Preaching II (and a clarification)

I was looking through my posts so far, and noticed one very unclear little sentence.

I said:
When I still lived in Australia I had a bit of a beef with the preaching

This implies one. But preachers are many. I wasn't having a go at preaching at my home church per se, but with the state of preaching everywhere that I had access to: Uni, my home church, churches in my town, churches I have visited, and sermons I download.

I'd say Tim Keller is my favourite preacher pastor who I don't know personally (Don Carson is my favourite speaker and writer but he's no longer a pastor). I don't agree with all his theology, but he has a lot to teach me. Nevertheless, I find his weekly sermons get pretty old pretty fast.

So what's going on? I am still happy to admit that my sinfulness is a problem here. But maybe it's not just sinfulness. Maybe there's a problem with my expectations... What is it that I should expect from a sermon? If the preacher gets something out of the passage that I couldn't get for myself then there's something worrying about my ability to read or his ability to read (know what I mean). Isn't there?

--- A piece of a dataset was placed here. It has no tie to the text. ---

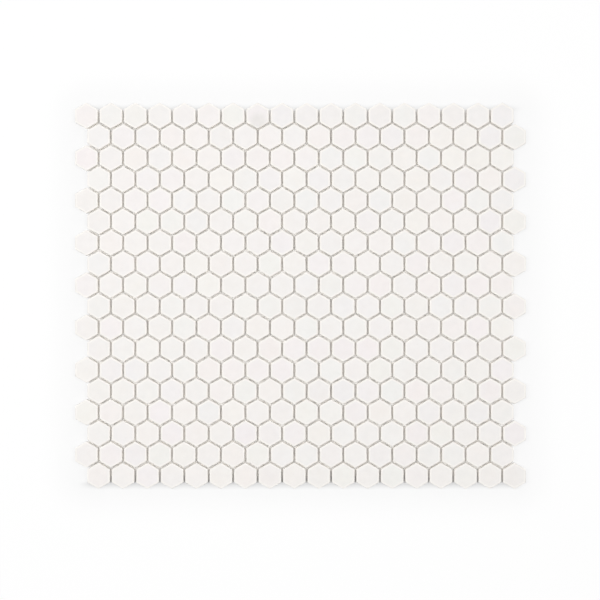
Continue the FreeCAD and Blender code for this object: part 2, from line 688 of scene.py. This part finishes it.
@dataclass
class TileRows:
    """The rows of tiles: hexagons with rounded corners, a rounded edge to the face and a bevelled back."""

    sheet: SheetSizes
    porcelain: Material
    corner_radius: float = 0.6 * MM
    corner_steps: int = 2
    edge_radius: float = 0.4 * MM
    edge_angles: tuple[float, ...] = (0.0, 45.0, 90.0)  # where the rounded edge has its rings, in degrees
    back_bevel: float = 0.25 * MM
    thickness_loss: float = 0.04 * MM  # how much thinner a tile is than its node, so that it can tilt inside
    place_play: float = 0.05 * MM
    turn_play: float = math.radians(0.3)
    tilt_play: float = math.radians(0.12)
    size_play: float = 0.002
    tint_play: float = 1.95  # how far each of a tile's three colours strays, to how far the whole tile does
    seed: int = 400
    draws: int = 10  # how many draws a row makes, so that the next one starts after them

    def build(self) -> None:
        """Makes every row."""
        tree = self._tree()
        for row in range(1, ROWS + 1):
            name = f"hexagon_tiles_row_{row:02d}"
            made_by_nodes(name, tree, self._sizes(row), TILE_SLOT, row_node(row))

    def _sizes(self, row: int) -> dict[str, Any]:
        """Gives the sizes of one row, counted from 1, by name."""
        return numbers_of(self.sheet) | numbers_of(self) | dict(
            thickness=self.sheet.tile_face - self.sheet.tile_back - self.thickness_loss,
            tiles=TILES_PER_ROW,
            first_tile=self.sheet.first_tile(row) + Vector((0, 0, self.thickness_loss / 2)),
            seed=self.seed + self.draws * row,
            material=self.porcelain,
        )

    def _tree(self) -> NodeTree:
        """Writes the tree that sets tiles out in a row, each a little out of place, of true and of tint.

        Returns:
            The tree.
        """
        pen = ShapePen("row_of_tiles", self._sizes(1))
        takes = pen.sizes
        line = {"Start_Location": takes.first_tile, "Offset": pen.joined(x=takes.pitch)}
        points = pen.add("GeometryNodeMeshLine", Count=takes.tiles, **line)
        play = [pen.either_way(takes.place_play, draw) for draw in (0, 1)]
        points = pen.moved(points, pen.joined(*play))
        tilt = [pen.either_way(takes.tilt_play, draw) for draw in (2, 3)]
        turn = pen.joined(*tilt, pen.either_way(takes.turn_play, 4))
        size = pen.sum("ADD", 1.0, pen.either_way(takes.size_play, 5))
        tiles = pen.repeated(points, self._tile(pen), turn, pen.joined(size, size, 1.0))
        tiles = pen.kept(tiles, MIDDLE, pen.place())
        whole = pen.chance(-1.0, 1.0, 6)
        tints = [pen.sum("ADD", whole, pen.either_way(takes.tint_play, draw)) for draw in (7, 8, 9)]
        return pen.finish(pen.kept(tiles, FIRING, pen.joined(*tints)))

    def _tile(self, pen: ShapePen) -> Socket:
        """Makes one tile, with its back on the XY plane and its corners up and down the sheet.

        Args:
            pen: what writes the tree.

        Returns:
            The tile.
        """
        takes = pen.sizes
        half, bevel, edge = pen.times(takes.flats, 0.5), takes.back_bevel, takes.edge_radius
        back = pen.sum("SUBTRACT", half, bevel)
        radius = pen.sum("DIVIDE", back, COS30)
        hexagon = pen.add("GeometryNodeCurvePrimitiveCircle", Resolution=6, Radius=radius)
        turn = (0.0, 0.0, math.radians(30))
        hexagon = pen.add("GeometryNodeTransform", hexagon, Rotation=turn)
        rounding = {"Count": takes.corner_steps, "Radius": takes.corner_radius, "mode": "POLY"}
        rounded = pen.add("GeometryNodeFilletCurve", hexagon, **rounding)
        base = pen.add("GeometryNodeFillCurve", rounded, mode="NGONS")
        wall_top = pen.sum("SUBTRACT", takes.thickness, edge)
        rings = [(back, 0.0), (half, bevel)]
        for angle in map(math.radians, self.edge_angles):
            inset = pen.times(edge, 1 - math.cos(angle))
            height = pen.sum("MULTIPLY_ADD", edge, math.sin(angle), wall_top)
            rings.append((pen.sum("SUBTRACT", half, inset), height))
        return pen.raised(base, rings, smooth=False)


@dataclass
class WovenMesh:
    """The open mesh that holds the sheet: pairs of yarns along the rows that grip flat yarns across them."""

    sheet: SheetSizes
    yarn_along: Material
    yarn_across: Material
    cell: float = 5.0 * MM
    node_strand: float = 0.9 * MM  # how wide the nodes' plain strands are
    yarn_width: float = 0.42 * MM
    yarn_height: float = 0.12 * MM
    swing: float = 0.2 * MM  # how far each yarn of a pair lies to one side where it passes a yarn across
    apart: float = 0.06 * MM  # how far above or below the middle layer it lies where the pair swaps sides
    lift: float = 0.08 * MM  # how much further from the middle layer it lies where it passes a yarn across
    ribbon_width: float = 0.82 * MM
    ribbon_height: float = 0.14 * MM
    pinch: float = 0.16  # the share of its width that a yarn across loses where a pair grips it
    wander: float = 0.35 * MM
    wander_to_the_metre: float = 22.0
    steps_to_a_cell: int = 4
    section_sides: int = 6
    seed: int = 7

    def build(self) -> None:
        """Makes the upper and lower yarns of the pairs, and the yarns across."""
        tree = self._tree()
        layers = (("above", MESH_ALONG, 1), ("below", MESH_ALONG, -1), ("across", MESH_ACROSS, 0))
        for name, node, side in layers:
            made_by_nodes(f"mesh_yarns_{name}", tree, self._sizes(node, side), MESH_SLOT, node)

    def _sizes(self, node: str, side: int) -> dict[str, Any]:
        """Works out the sizes of one layer.

        Args:
            node: the node that the layer stands for.
            side: 1 for the yarns that pass above, -1 for those that pass below, 0 for those in the middle.

        Returns:
            The sizes, by name.
        """
        along = node == MESH_ALONG
        low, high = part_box(node)
        length = (high.x - low.x) if along else (high.y - low.y)
        first = (low.y if along else low.x) + self.node_strand / 2
        next_strand = Vector((0, 1, 0)) if along else Vector((1, 0, 0))
        crossings = self._strands_of(MESH_ACROSS if along else MESH_ALONG)
        return numbers_of(self) | dict(
            length=length,
            points=round(length / self.cell * self.steps_to_a_cell) + 1,
            width=self.yarn_width if side else self.ribbon_width,
            height=self.yarn_height if side else self.ribbon_height,
            swing=side * self.swing,
            middle=self.sheet.tile_back / 2 + side * self.apart,
            lift=side * self.lift,
            pinch=0.0 if side else self.pinch,
            phase=0.0 if crossings % 2 else math.pi,
            strands=self._strands_of(node),
            first_strand=next_strand * first,
            step=next_strand * self.cell,
            turn=0.0 if along else math.pi / 2,
            material=self.yarn_along if along else self.yarn_across,
        )

    def _strands_of(self, node: str) -> int:
        """Counts the strands of a node, from how far they spread."""
        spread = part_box(node)[1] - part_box(node)[0]
        return round(((spread.y if node == MESH_ALONG else spread.x) - self.node_strand) / self.cell) + 1

    def _tree(self) -> NodeTree:
        """Writes the tree that makes one strand along X, repeats it, and lets the whole layer wander.

        Returns:
            The tree.
        """
        pen = ShapePen("woven_strands", self._sizes(MESH_ALONG, 1))
        takes = pen.sizes
        end = pen.times(takes.length, 0.5)
        ends = {"Start": pen.joined(x=pen.times(end, -1.0)), "End": pen.joined(x=end)}
        line = pen.add("GeometryNodeCurvePrimitiveLine", **ends)
        line = pen.add("GeometryNodeResampleCurve", line, Count=takes.points)
        swing = pen.times(pen.sum("COSINE", self._half_turn(pen)), takes.swing)
        height = pen.sum("MULTIPLY_ADD", self._gripped(pen), takes.lift, takes.middle)
        line = pen.moved(line, pen.joined(y=swing, z=height))
        line = pen.add("GeometryNodeSetCurveNormal", line, mode="Z_UP")

        section = pen.add("GeometryNodeCurvePrimitiveCircle", Resolution=takes.section_sides, Radius=0.5)
        size = pen.joined(takes.width, takes.height, 1.0)
        section = pen.add("GeometryNodeTransform", section, Scale=size)
        strand = pen.add("GeometryNodeCurveToMesh", line, Profile_Curve=section, Fill_Caps=True)
        squeeze = pen.times(self._gripped(pen), takes.pinch)
        inward = pen.times(pen.split(pen.place())[1], pen.times(squeeze, -1.0))
        strand = pen.moved(strand, pen.joined(y=inward))
        strand = pen.add("GeometryNodeSetShadeSmooth", strand, Shade_Smooth=True)

        row = {"Start_Location": takes.first_strand, "Offset": takes.step}
        points = pen.add("GeometryNodeMeshLine", Count=takes.strands, **row)
        strands = pen.realized(pen.repeated(points, strand, pen.joined(z=takes.turn)))
        where = pen.vector_sum("ADD", pen.place(), pen.joined(z=takes.seed))
        shift = pen.drift(where, takes.wander_to_the_metre, 2.0, takes.wander)
        return pen.finish(pen.moved(strands, shift))

    @staticmethod
    def _half_turn(pen: ShapePen) -> Socket:
        """Gives an angle that grows along X by half a turn for each cell, from the strand's phase."""
        cells = pen.sum("DIVIDE", pen.split(pen.place())[0], pen.sizes.cell)
        return pen.sum("MULTIPLY_ADD", cells, math.pi, pen.times(pen.sizes.phase, 0.5))

    def _gripped(self, pen: ShapePen) -> Socket:
        """Gives 1 where a strand passes another and 0 half way to the next."""
        return pen.sum("POWER", pen.sum("COSINE", self._half_turn(pen)), 2.0)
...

So I know that what I would love is to have my eyes opened (about something) every time I hear a sermon. But that's unrealistic, and frankly a bit unfair on the poor old preachers. So then what is the point of the weekly sermon? Here's a rough list off the top of my head:


  1. It's good to spend an extended time reflecting on one chunk of the Bible. It aids rumination
  2. A preacher can spend the week figuring out the wider biblical context of the passage, which is something that takes time and it's nice having someone do it for me at times and teach me to do it through his example.
  3. A preacher can draw the threads through our Christology - another thing that can be hard and learnt from example.
  4. We easily forget and need constant reminding (a very Islamic concept - but I suppose Islam got it from the Israelites too?)

There must be more, and significant ones I've missed. But when I think about it all these things are done in a good sermon by Tim Keller or back home. But these things can be a bit mundane. The breadth of Christian theology is in some ways vast and in some ways quite narrow. Drawing everything through our Christology is so extremely important that if it's not done it's not a good sermon, but then again, doing that same thing every single time can get a bit old. The wider biblical context is also not really that wide. The Bible is 1000 pages. There are only about 7 major epochs (or whatever you call them). Genesis 1-3 seems to explain most of the whole world and the Biblical trajectory of most things pretty well.

So I think the problems are: I'm sinful and tend to gripe, my expectations are unrealistic, biblical Christianity can be quite narrow which is both a wonderful thing and (see point 1: I'm sinful) at times a bit dull.